Bob rocked in a confused emotional sea, waves of frustration and waves of elation washing over him at once. They all had worked so hard that summer and had found nothing; yet he was staring at dramatic information that fit their new understanding of sonar images of large, deep-water, wooden ships. “I’m suddenly thinking that right here in our very own data might be the answer to our problem.”

D
ESPITE A CHILLY
wind rattling the bare branches of the trees, Bob left the office and started down the sidewalk, head bent, passing one old
Victorian after another. “I was questioning my scientific method. This anomaly had an area roughly mid-ship that was standing some thirty feet proud off the bottom. This corresponded, of course, with engine works. It had two rather bulbous, hard-looking objects sitting athwartships on either side. These, of course, could have been paddle wheels. I’m thinking about all this stuff, and I’m going, ‘This is it!’ I was drawing conclusions well beyond what I was allowed to conclude, so I was trying to slow myself down. I can’t just unequivocally say, ‘This is the
Central America
!’ That’s ludicrous. However, I was very quickly swept into the idea that no longer was Galaxy the only bet we had.”
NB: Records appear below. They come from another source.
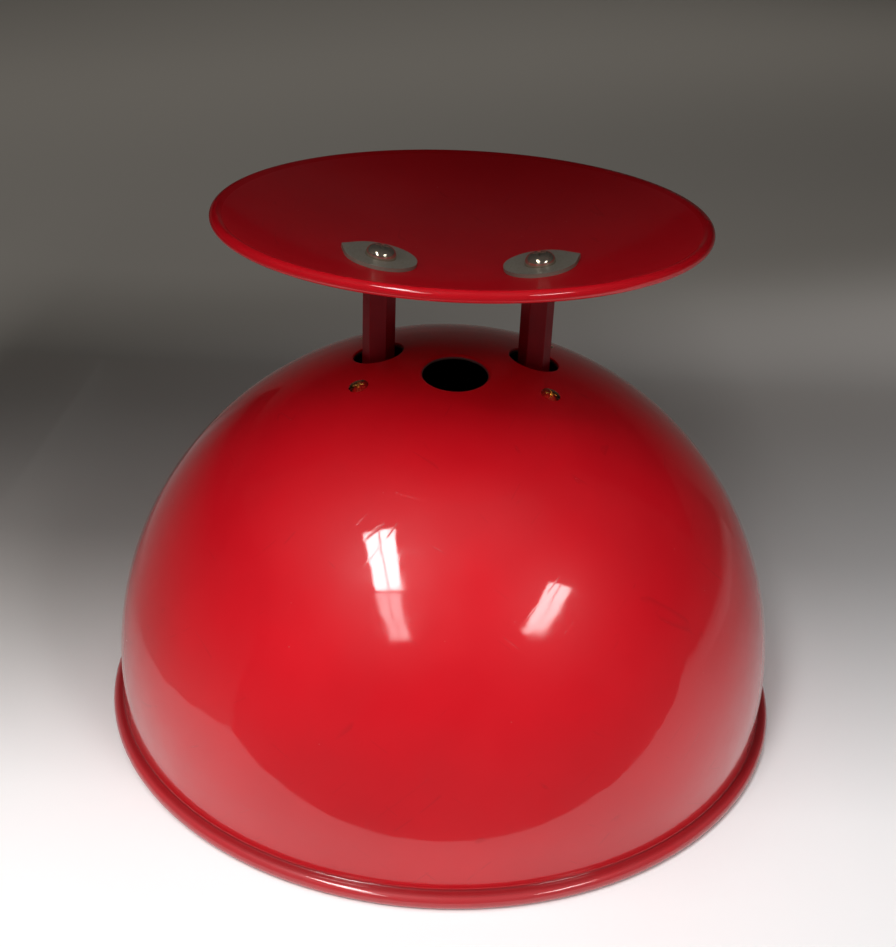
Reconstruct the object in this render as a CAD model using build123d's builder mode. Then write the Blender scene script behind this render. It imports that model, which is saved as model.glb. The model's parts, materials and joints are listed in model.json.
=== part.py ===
"""Push-plate fire alarm bell: a 10-inch gong on its rolled rim, struck from inside.

Pressing the dish drives a spring-returned plunger unit down, and its crosshead
turns a bell-crank hammer against the gong's wall.
Millimetres, +Z up, origin at the centre of the rim's resting face, front at -Y.
"""
from build123d import *
from math import asin, cos, degrees, radians, sin, sqrt
import os

os.makedirs("parts", exist_ok=True)

# ---------------------------------------------------------------- gong
gong_radius = 123.0  # outside of the wall
gong_sheet = 1.5
skirt_height = 17.4  # straight wall below the dome
crown_rise = 120.8  # dome above the skirt
rim_radius = 124.4  # centreline of the rolled rim
rim_roll = 2.7  # radius of the roll
rim_height = 2.5  # its centre, so that 0.2 is flattened underneath
rim_blend = 0.9

port_y = -18.2  # crown port, in front of the apex
port_radius = 11.2
port_round = 1.2  # its outer edge, rounded almost through the sheet

post_x = 27.3  # either side of the apex
post_hole_radius = 8.8
post_hole_round = 0.4
hole_reach = 12.0  # how far the holes' cutters reach below the crown

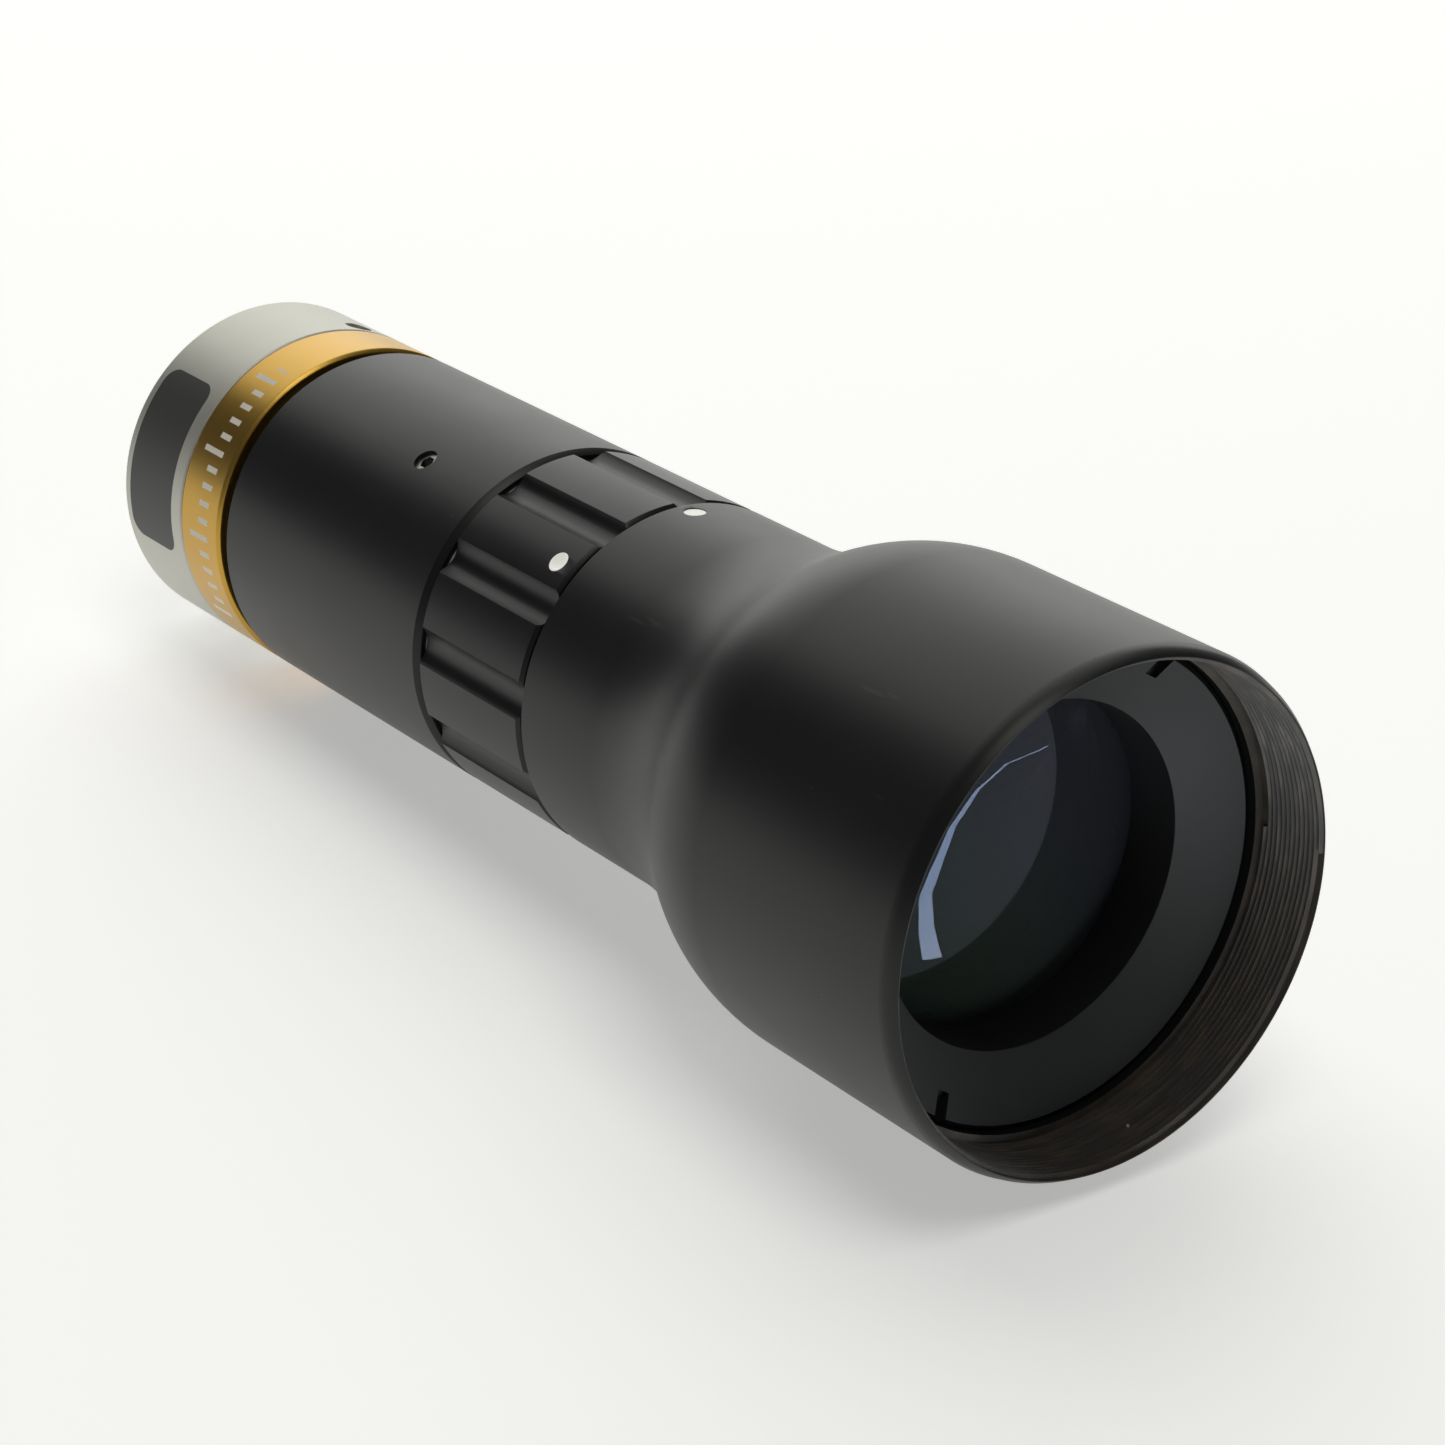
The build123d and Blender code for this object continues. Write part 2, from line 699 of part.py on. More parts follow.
drive_screw_top = barrel_radius - screw_recess
drive_screw = grub_screw(
    drive_screw_radius - screw_gap, drive_screw_top - drive_screw_tip, drive_screw_point
)
with BuildPart() as iris_drive_screw:
    with Locations(outward(drive_ahead, drive_angle, drive_screw_tip)):
        add(drive_screw)
save(iris_drive_screw.part, "iris_drive_screw")

# White paint in the two setting marks
marks = {
    "iris_ring_mark": outward(ring_mark_ahead, ring_mark_angle, barrel_radius - mark_depth + seat_gap),
    "barrel_mark": outward(
        front_barrel_rear + barrel_mark_ahead, barrel_mark_angle, barrel_radius - mark_depth + seat_gap
    ),
}
for name, plane in marks.items():
    with BuildPart() as mark:
        with BuildSketch(plane):
            Circle(mark_radius - seat_gap)
        extrude(amount=mark_fill)
    save(mark.part, name)

# ---------------------------------------------------------------- front optics

front_seat = rim_front - front_seat_behind_rim

front_flint_rear = front_seat + seat_gap + sag(doublet_rear_curve, front_seat_bore)
front_flint_front = front_flint_rear + front_flint_thickness
front_flint = lens(
    front_flint_front, doublet_joint_curve, front_flint_rear, doublet_rear_curve, front_lens_radius
)
save(front_flint, "front_doublet_flint")

front_crown_rear = front_flint_front + seat_gap
front_crown_front = front_crown_rear + front_crown_thickness
front_crown = lens(
    front_crown_front, doublet_front_curve, front_crown_rear, doublet_joint_curve, front_lens_radius
)
save(front_crown, "front_doublet_crown")

front_spacer_start = front_crown_front - sag(doublet_front_curve, front_spacer_bore) + seat_gap
front_spacer_end = front_spacer_start + front_spacer_length
with BuildPart() as front_spacer:
    turned(
        [
            (front_spacer_bore, front_spacer_start),
            (front_lens_radius, front_spacer_start),
            (front_lens_radius, front_spacer_end),
            (front_spacer_bore, front_spacer_end),
        ]
    )
save(front_spacer.part, "front_spacer")

front_lens_rear = front_spacer_end + seat_gap + sag(front_lens_rear_curve, front_spacer_bore)
front_lens_front = front_lens_rear + front_lens_thickness
front_lens = lens(
    front_lens_front, front_lens_front_curve, front_lens_rear, front_lens_rear_curve, front_lens_radius
)
save(front_lens, "front_lens")

# Conical ring that screws in behind the filter thread and presses on the front lens
clamp_rear = front_lens_front - sag(front_lens_front_curve, clamp_ring_bore) + seat_gap
clamp_cone_start = clamp_rear + clamp_ring_land
clamp_front = clamp_cone_start + clamp_ring_cone_length
clamp_step = clamp_rear + clamp_ring_nose
with BuildPart() as front_clamp_ring:
    turned(
        [
            (clamp_ring_bore, clamp_rear),
            (clamp_ring_bore, clamp_cone_start),
            (clamp_ring_radius - clamp_ring_edge, clamp_front),
            (clamp_ring_radius, clamp_front - clamp_ring_edge),
            (clamp_ring_radius, clamp_step),
            (front_lens_radius - slip_gap, clamp_step),
            (front_lens_radius - slip_gap, clamp_rear),
        ]
    )
    spanner_slots(clamp_front, clamp_ring_radius, spanner_slot_angle, spanner_slot_reach)
save(front_clamp_ring.part, "front_clamp_ring")

# Stops stray light between the core tube and the front lenses
with BuildPart() as light_baffle:
    turned(
        [
            (baffle_opening, baffle_rear),
            (core_radius, baffle_rear),
            (core_radius, baffle_rear + baffle_thickness),
            (baffle_opening, baffle_rear + baffle_thickness),
        ]
    )
save(light_baffle.part, "light_baffle")

# Flared housing: a tail that screws onto the core tube, a hollow fillet that rounds over into the
# wide front cylinder, and a bevelled rim around the filter thread
filter_seat = rim_front - filter_thread_depth
flare_degrees = math.degrees(flare_angle)
with BuildPart() as front_barrel:
    with BuildSketch():
        with BuildLine():
            hollow = CenterArc(
                (barrel_radius + flare_hollow_radius, -flare_rear), flare_hollow_radius, 180, flare_degrees
            )
            shoulder = CenterArc(
                (front_radius - flare_shoulder_radius, -flare_front),
                flare_shoulder_radius,
                flare_degrees,
                -flare_degrees,
            )
            Polyline(
                shoulder @ 1,
                (front_radius, rim_bevel_length - rim_front),
                (front_radius - rim_bevel_width, -rim_front),
                (filter_thread_radius + filter_thread_chamfer, -rim_front),
                (filter_thread_radius, filter_thread_chamfer - rim_front),
                (filter_thread_radius, -filter_seat),
                (clamp_ring_radius + slip_gap, -filter_seat),
                (clamp_ring_radius + slip_gap, face_gap - clamp_step),
                (front_lens_radius + slip_gap, face_gap - clamp_step),
                (front_lens_radius + slip_gap, -front_seat),
                (front_seat_bore, -front_seat),
                (cavity_front_radius, cavity_land - front_seat),
                (cavity_rear_radius, -barrel_step),
                (core_socket, -barrel_step),
                (core_socket, -front_barrel_rear),
                (barrel_radius - edge_break, -front_barrel_rear),
                (barrel_radius, -front_barrel_rear - edge_break),
                hollow @ 0,
            )
        make_face()
    revolve(axis=optical_axis)
    mark_place = front_barrel_rear + barrel_mark_ahead
    with BuildSketch(outward(mark_place, barrel_mark_angle, barrel_radius - mark_depth)):
        Circle(mark_radius)
    extrude(amount=2 * mark_depth, mode=Mode.SUBTRACT)
save(front_barrel.part, "front_barrel")
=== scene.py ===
"""Looks of a machine vision lens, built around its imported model.

The optical axis lies along Y and the lens looks towards -Y, with +Z up. "Ahead" is the distance
in front of the camera flange, so a point stands at Y = -ahead. Outlines are written in
millimetres as (radius, ahead).
"""

import logging
import math
from dataclasses import dataclass
from enum import Enum
from typing import Callable, Sequence

import bpy
from bpy.types import Material, NodeSocket, Object
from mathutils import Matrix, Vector


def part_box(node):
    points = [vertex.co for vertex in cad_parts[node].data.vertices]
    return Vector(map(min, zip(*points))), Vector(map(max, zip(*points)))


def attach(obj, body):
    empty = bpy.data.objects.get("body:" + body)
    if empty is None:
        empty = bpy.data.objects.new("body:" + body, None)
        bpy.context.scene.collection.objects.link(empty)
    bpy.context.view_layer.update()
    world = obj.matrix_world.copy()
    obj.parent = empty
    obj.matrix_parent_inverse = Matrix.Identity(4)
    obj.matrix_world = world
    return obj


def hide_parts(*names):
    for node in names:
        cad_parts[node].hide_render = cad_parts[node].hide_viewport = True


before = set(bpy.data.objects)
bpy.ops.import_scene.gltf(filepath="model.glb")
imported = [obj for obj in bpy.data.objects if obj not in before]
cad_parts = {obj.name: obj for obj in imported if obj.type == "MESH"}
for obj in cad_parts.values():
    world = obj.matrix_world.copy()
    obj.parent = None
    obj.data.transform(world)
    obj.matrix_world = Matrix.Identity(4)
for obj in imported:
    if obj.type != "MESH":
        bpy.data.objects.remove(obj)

log = logging.getLogger("lens")

MM = 0.001
RING_RADIUS = 15.5
HOLE_FLOOR = 12.9
Point = tuple[float, float]
Colour = tuple[float, float, float]
Value = "float | Colour | Expression"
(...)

When Bob returned, Tommy was in his dining room office deep into a conversation on the phone. Bob went up to the third floor and found Barry also on the phone. He returned to his computer on the second floor. The screen was blank. Bob turned it on, and the anomaly appeared again on the left side, a cloud of color at the core against a neutral ocean bottom. “Maybe it is geology,” thought Bob.

On the upper right of the screen sat another anomaly he surmised was geology, a ridge, thirty to forty meters wide and miles long. He studied the two, using everything he knew as a geologist and everything he had learned about comparing shipwrecks on the bottom to their sonagrams. He went back and forth, first one, then the other, then the first again, finding correlations and differences and seeing much more in the new anomaly of what he now thought he should be seeing. “It was obvious to me,” said Bob, “that that strong ‘geological’ anomaly was significantly different from the other geology.”